Cette vidéo choc, le collectif souhaite qu'elle alerte au niveau national et qu'elle incite les personnes qui vivent ce même type d'exactions de la police dans d'autres villes à s'organiser eux aussi. Sur le plan local, il souhaite aussi que ce travail incite les jeunes d'Argenteuil à filmer systématiquement les violences policières dont ils sont témoins, qu'ils aillent en justice et témoignent afin de faire cesser ces opérations à l'encontre des jeunes noirs et arabes systématiquement ciblés par les forces de l'ordre. "il est légal de filmer la police", rappelle Omar Slaouti, qui évoque la nécessité d'un #BalanceTonFlic, à l'instar de ce qui s'est passé lors de la libération des paroles de victimes de violences sexuelles. 
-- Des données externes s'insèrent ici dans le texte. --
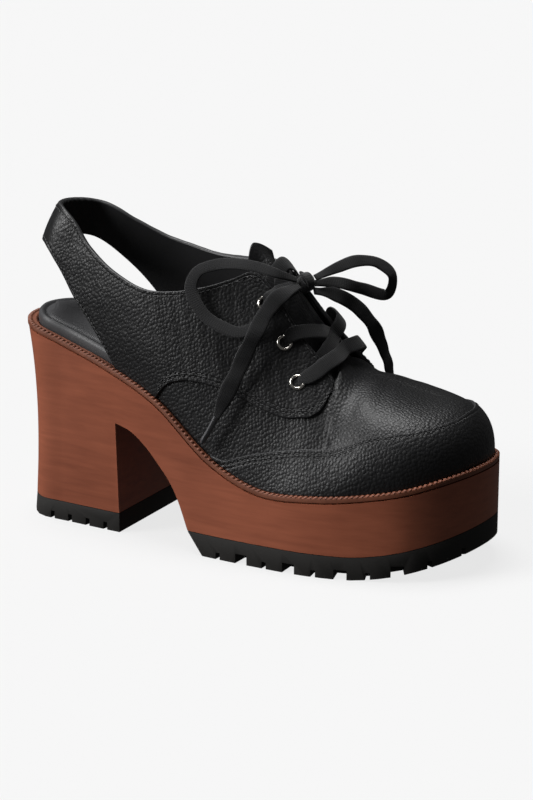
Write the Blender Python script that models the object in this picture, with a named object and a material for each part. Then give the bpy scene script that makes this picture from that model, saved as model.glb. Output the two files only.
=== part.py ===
# A women's platform clog, right shoe: wooden platform and block heel, sling-back lace-up
# upper. Metres. Toe at +X, inner (medial) side at +Y, up +Z, floor at Z = 0, origin at the
# bottom centre of the shoe's box.
import math

import bmesh
import bpy
import numpy as np
from mathutils import Matrix, Vector

mm = 0.001

# Driving sizes of the shoe, in metres. Toe at +X, inner (medial) side at +Y, floor at Z = 0.
sole_length = 0.236
ball_width = 0.1016
heel_axis_y = -0.0045          # the heel stands this far to the outer side of the box's middle
heel_height = 0.0957           # top edge of the welt at the back of the heel
platform_height = 0.0365       # top edge of the welt under the ball
toe_spring = 0.012             # the tread's lift at the toe tip
spring_start = 0.065           # where the tread leaves the floor
instep_height = 0.130          # top of the lace facing above the floor
seat_gap = 0.3 * mm            # clearance between pieces that touch
welt_thickness = 2.6 * mm
feather_inset = 4.8 * mm       # upper's inner face in from the sole's edge
wall = 1.6 * mm                # leather and lining together

# Sole sections from heel to toe: share of the length, half widths as shares of the ball
# width, rise as a share of the heel's rise, lift as a share of the toe spring.
sole_columns = ("along", "outer", "inner", "rise", "lift")
sole_rows = (
    (0.021, 0.162, 0.162, 0.995, 0.0),
    (0.055, 0.246, 0.246, 0.978, 0.0),
    (0.140, 0.281, 0.288, 0.884, 0.0),
    (0.246, 0.332, 0.330, 0.766, 0.0),
    (0.373, 0.390, 0.372, 0.559, 0.0),
    (0.500, 0.431, 0.435, 0.172, 0.0),
    (0.606, 0.4495, 0.508, 0.000, 0.0),
    (0.712, 0.4525, 0.544, 0.000, 0.01),
    (0.818, 0.405, 0.514, 0.000, 0.24),
    (0.903, 0.323, 0.426, 0.000, 0.56),
    (0.958, 0.205, 0.318, 0.000, 0.87),
    (0.988, 0.080, 0.210, 0.000, 1.02),
)
toe_tip_y = 0.065              # toe tip's side shift, as a share of the ball width

# Last sections, by the place of their feather point: where their top point stands along
# the sole, its height as a share of the instep's rise, its side shift as a share of the
# ball width, and how square the section is.
last_columns = ("along", "top_along", "top_rise", "top_side", "round", "lean")
last_rows = (
    (0.00, 0.200, 1.41, 0.000, 2.0, 2.0),
    (0.14, 0.245, 1.37, 0.005, 2.1, 2.1),
    (0.25, 0.300, 1.30, 0.015, 2.2, 2.2),
    (0.37, 0.380, 1.21, 0.020, 2.0, 1.7),
    (0.50, 0.480, 1.10, 0.025, 1.8, 1.2),
    (0.60, 0.555, 0.99, 0.030, 1.6, 1.05),
    (0.68, 0.620, 0.77, 0.045, 1.6, 1.05),
    (0.76, 0.690, 0.515, 0.070, 1.9, 1.3),
    (0.84, 0.765, 0.440, 0.110, 2.3, 2.0),
    (0.92, 0.830, 0.398, 0.125, 2.6, 2.5),
    (1.00, 0.865, 0.385, 0.125, 2.6, 2.7),
)

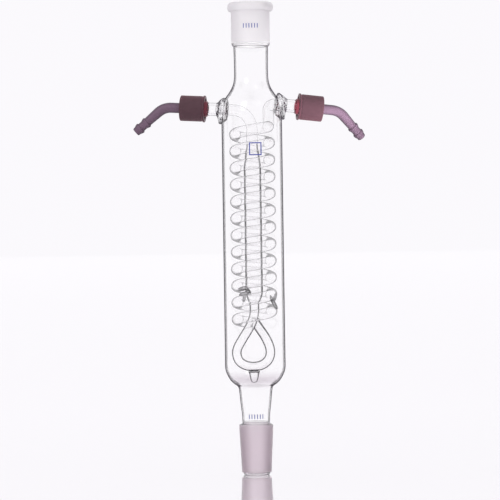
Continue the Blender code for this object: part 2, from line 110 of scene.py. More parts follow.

ASVP compte publier d'autres témoignages de ces violences exacerbées à Argenteuil et met en relation les victimes avec des avocats spécialisés dans ce type de dossiers. Omar Slaouti, qui est l'un des fondateurs du comité Vérité et justice pour Ali Ziri souhaite dénoncer les multiples abus policiers du quotidien que vivent les habitants des quartiers populaires, notamment les jeunes. "Ils savent que ce qu'ils subissent n'est pas normal, insiste Omar Slaouti, mais ils n'ont aucune confiance en la justice et pensent que face à la parole d'un policier la leur ne vaut pas grand chose". Un sentiment de fatalisme que les militants d'ASVP sont décidés à combattre afin de faire émerger une contre-parole au discours des politiques et des policiers, pour que cesse un jour la "hogra" -terme algérien désignant le mépris et la discrimination- à l'égard des habitants des quartiers populaires et faire en sorte qu'ils soient enfin des citoyens comme les autres.